Afinal, do ponto de vista da lógica, faz algum sentido falar em “argumentos do bolsonarismo”? Não seria isso um elogio imerecido a um bando de lunáticos acéfalos? Neste caso, estaríamos insultando de forma grosseira e injusta muitas pessoas inteligentes, como aquelas que, no meio universitário, abraçaram a causa do bolsonarismo. E, na verdade, estaríamos adotando os argumentos que são próprios a esses grupos e profundamente irracionais.

Ora, qualquer manual de lógica ensina que existem vários modos de convencer alguém. O sofisma é um deles. Trata-se de um raciocínio que pretende demonstrar como verdadeiros argumentos que são logicamente falsos. Sua eficácia, via de regra, consiste em transferir o argumento do plano lógico para o psicológico ou linguístico.

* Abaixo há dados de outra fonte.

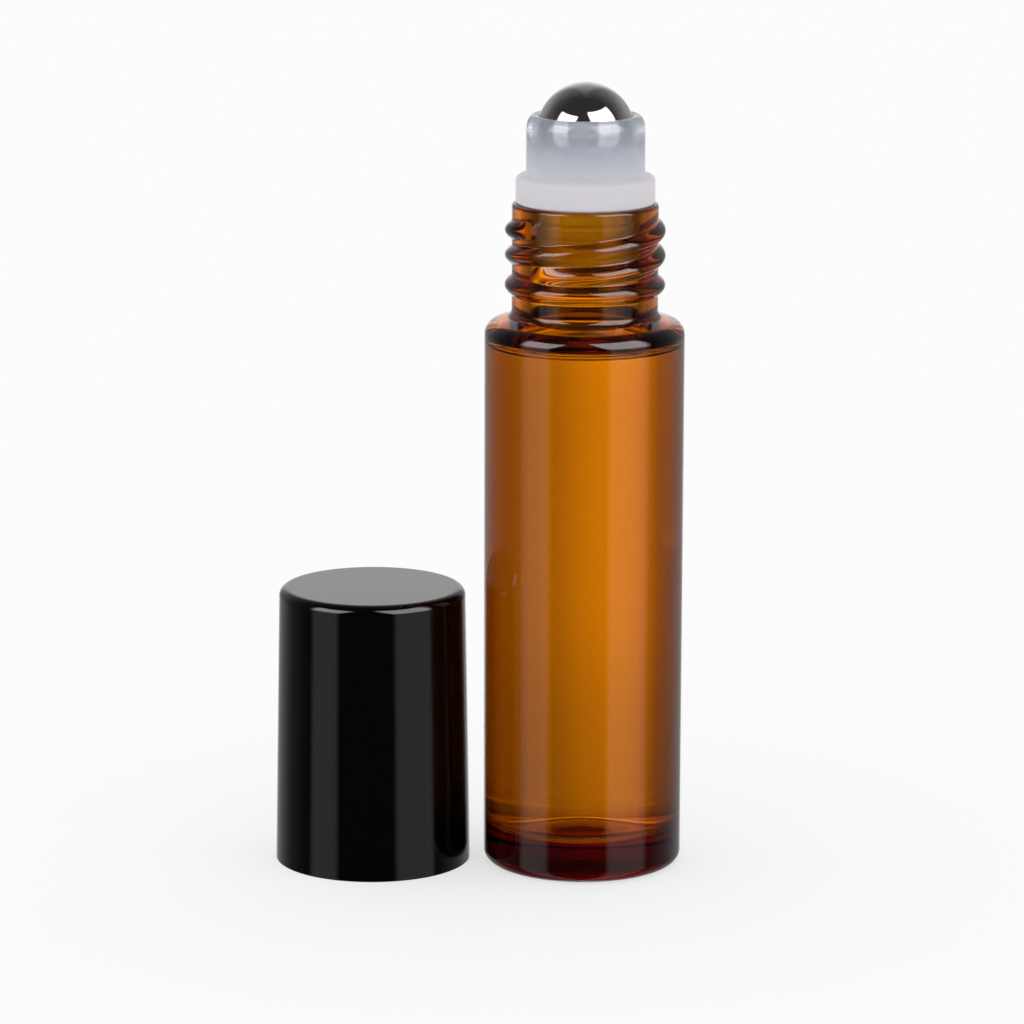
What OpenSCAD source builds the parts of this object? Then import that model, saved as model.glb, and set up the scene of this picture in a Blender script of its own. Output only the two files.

Nos planos psicológico e linguístico existem vários tipos de sofismas. Destaco aqui apenas três, que considero os mais relevantes para o caso: Ad hominem, Ad baculum e Ad populum.

O primeiro consiste em atacar diretamente a pessoa a quem se pretende desacreditar ou ataca-la por meio da circunstância especial em que se encontra. Consiste num sofisma ou argumento falso na medida em que a verdade ou falsidade de uma posição ou afirmação não depende do caráter ou circunstância de uma pessoa. Este é o caso, por exemplo, dos constantes ataques de Bolsonaro à pessoa de Lula ou à circunstância de sua prisão, no intuito de associá-lo à corrupção ou torna-lo uma pessoa odiável.

O segundo consiste no uso da força ou da ameaça na tentativa de afirmar determinada posição. Vemos com frequência na imprensa notícias desta estratégia, sobretudo agora que se aproximam as eleições: tanto Bolsonaro quanto seus seguidores buscam intimidar os adversários por meio de práticas violentas ou de ameaças. Por exemplo: quase todo mundo hoje tem medo de usar uma camiseta ou um adesivo no carro com candidatos do PT. Até mesmo o uso de uma popular camiseta vermelha se tornou proibitivo.

O último visa exclusivamente a massa e apela, via de regra, tanto a outros sofismas, quanto a sentimentos de pertencimento como o patriotismo, a autoestima, o status etc. Bom, a este respeito não é preciso muito argumentar para concluirmos com alguma segurança que o bolsonarismo virou quase sinônimo, ao menos para esta massa, de brasileirismo, mesmo e apesar de estar na verdade afundando o país ainda mais no apartheid social.

Entre os três tipos de sofisma rapidamente descritos há em comum o apelo enfático a emoções e sentimentos que levam a uma conclusão, mas que não é, por sua natureza, lógica ou racional.

Mas por que, afinal, esta estratégia retórica tem feito tanto sucesso entre nós? Eis o que não é possível responder apenas no plano lógico.

O nosso famoso e sempre atual Sérgio Buarque de Holanda já nos deu uma resposta bem satisfatória ao abordar, em 1936, em seu clássico Raízes do Brasil, os aspectos fundamentais de nossa formação colonial. Nossa herança ibérica sempre apontou, desde o século XVI, para um modo de ser e estar no mundo, de agir e se relacionar com os demais, que denunciava certa irracionalidade.

Este habitus nacional que chegou ao Brasil independente e nos acompanha como uma sombra até os dias atuais pode ser condensado na figura do homem cordial. Não aquele homem bondoso, generoso, alegre e sorridente, como tantas vezes nosso autor se contrapôs, mas aquele que age com o coração, para o bem ou para o mal. Assim, será tanto bondoso com os seus, os de sua família, círculo de amizade ou pertencimento, quanto violento e cruel com os outros, mormente se esses outros estão hierarquicamente abaixo dele.

Mas o homem cordial não e só isso, mas também aquele que recorre frequentemente, quando em situações de conflito, ao famoso “deixa disso”. Como afirmou o próprio Sérgio Buarque em uma entrevista à revista Veja em 1976, nos momentos difíceis e às vezes decisivos para a nação, sempre vai aparecer alguém da família ou do círculo de amizades e dizer “gente, vamos deixar disso!”. E assim, pelo alto e entre amigos, ajeita-se tudo e tudo continua como estava. Foi assim em 1822, 1888, 1889, 1930, 1964, 2016 e sucedâneos.

E no fim todos ficam felizes, o Rei, o Bobo e a Corte! Menos os pobres e excluídos deste pacto que nada tem de nacional.